Deutsche Börse sought to stave off a growing shareholder revolt over its bid for the London Stock Exchange by outlining its benefits while also announcing dividend increases and a share buyback.

Deutsche Börse sought to stave off a growing shareholder revolt over its bid for the London Stock Exchange by outlining its benefits while also announcing dividend increases and a share buyback.

At a presentation of Börse's annual results, Werner Seifert, the chief executive, said: "We are confident that our strategy combining the takeover of the LSE with further dividend increases and a share buyback ... is more attractive than a pure distribution (of excess cash)." He added "I am sure we can convince our shareholders."

Two rebel shareholders, the Children's Investment Fund (TCI) and Atticus Capital, have made clear their opposition to the LSE bid, fearing that Börse would overpay, and have argued Börse should return around €500m of its cash to shareholders. They told Börse this week that a majority of investors opposed its £1.3bn bid for the London market and threatened a vote to oust Börse's supervisory board at the next shareholder meeting on 25 May. TCI and Atticus have also raised their stakes in Börse to about 7.3 per cent and more than 5 per cent respectively.

Under German law, shareholders are not allowed to vote on the proposed bid so the only way to express their opposition would be to vote on the removal of Börse's supervisory board. Such a vote would require the backing of 50 per cent of shareholders by value to win.
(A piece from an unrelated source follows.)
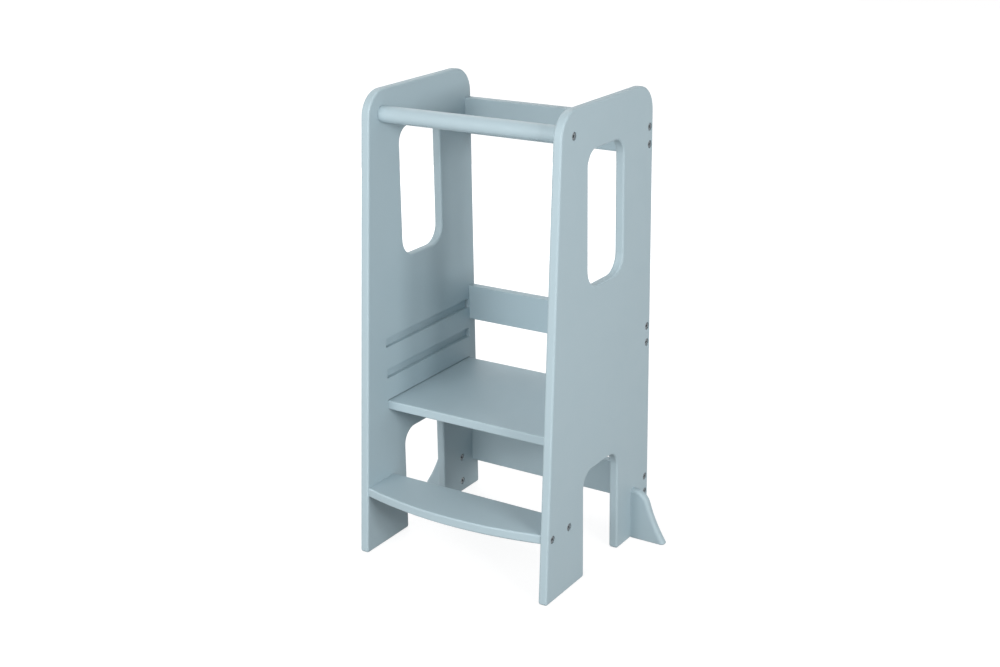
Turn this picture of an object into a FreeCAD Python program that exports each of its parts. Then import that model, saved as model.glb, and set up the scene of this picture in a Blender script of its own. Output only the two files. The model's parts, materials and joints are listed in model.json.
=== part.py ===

The LSE has twice rejected the German exchange's indicative bid of 530p a share as too low. Mr Seifert yesterday called it a "rich price" and said he saw no reason to raise it, especially as Börse's rival Euronext had not yet put a price on its offer. He noted that the LSE share price had been trending lower in recent weeks after hitting a record high of 600p.

Christopher Hohn, managing partner of TCI, on Monday wrote a letter to Rolf Breuer, the chairman of Börse's supervisory board. He accused him of not relaying the views of dissident shareholders to his fellow board members, alleging a personal conflict of interest. Mr Breuer is also chairman of the supervisory board of Deutsche Bank, which stands to gain from the bid as it would help finance the takeover and is also a large LSE shareholder, with a 6.8 per cent stake.

Börse said yesterday it was considering buying back around €200m of shares this year, and raised its dividend by 27 per cent to €0.70 a share. It unveiled record annual results, with earnings before interest and taxes up 1 per cent to €458.7m.

The next step in the LSE takeover battle is the decision by the Office of Fair Trading on the Börse and Euronext bids.